**Material for the task**

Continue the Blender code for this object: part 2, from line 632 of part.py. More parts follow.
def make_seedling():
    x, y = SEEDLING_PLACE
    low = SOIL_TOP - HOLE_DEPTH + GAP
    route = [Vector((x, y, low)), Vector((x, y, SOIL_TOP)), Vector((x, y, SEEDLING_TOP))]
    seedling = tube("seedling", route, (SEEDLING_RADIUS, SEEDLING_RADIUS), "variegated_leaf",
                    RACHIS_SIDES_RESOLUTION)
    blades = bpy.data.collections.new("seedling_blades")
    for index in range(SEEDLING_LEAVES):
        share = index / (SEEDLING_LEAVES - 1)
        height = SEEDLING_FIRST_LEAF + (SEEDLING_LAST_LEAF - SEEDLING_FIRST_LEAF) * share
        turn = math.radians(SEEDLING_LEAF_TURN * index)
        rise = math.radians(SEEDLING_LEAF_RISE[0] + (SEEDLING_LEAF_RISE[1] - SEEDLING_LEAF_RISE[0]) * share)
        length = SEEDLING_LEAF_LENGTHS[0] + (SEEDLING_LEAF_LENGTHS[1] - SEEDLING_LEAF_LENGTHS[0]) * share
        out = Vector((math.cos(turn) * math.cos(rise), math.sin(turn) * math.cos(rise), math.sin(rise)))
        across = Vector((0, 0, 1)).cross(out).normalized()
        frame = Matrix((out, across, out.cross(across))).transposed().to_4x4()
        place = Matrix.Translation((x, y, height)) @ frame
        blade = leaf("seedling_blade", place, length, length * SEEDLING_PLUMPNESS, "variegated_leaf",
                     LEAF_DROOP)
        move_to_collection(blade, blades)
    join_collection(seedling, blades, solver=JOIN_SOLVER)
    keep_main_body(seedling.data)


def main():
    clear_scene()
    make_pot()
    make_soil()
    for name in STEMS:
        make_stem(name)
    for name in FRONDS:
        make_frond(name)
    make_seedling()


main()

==

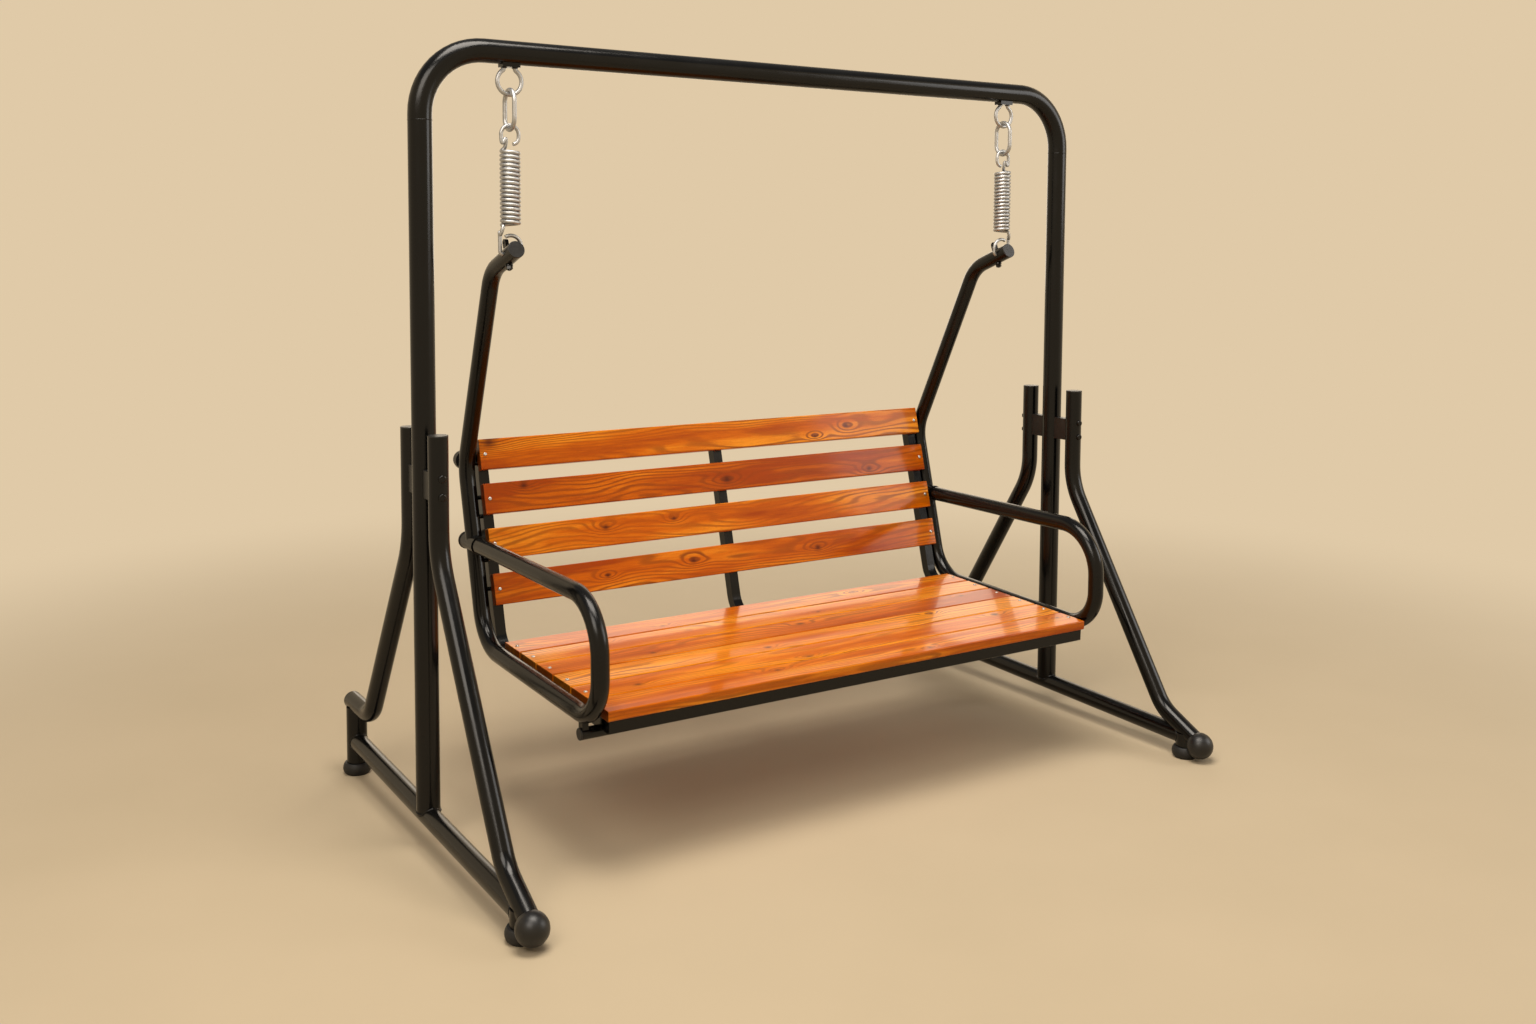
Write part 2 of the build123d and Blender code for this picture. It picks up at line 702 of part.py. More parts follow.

**Aim of the exercise**
Select all lines in the listing that include the word "follow".

**Complete response**
Continue the Blender code for this object: part 2, from line 632 of part.py. More parts follow.
Write part 2 of the build123d and Blender code for this picture. It picks up at line 702 of part.py. More parts follow.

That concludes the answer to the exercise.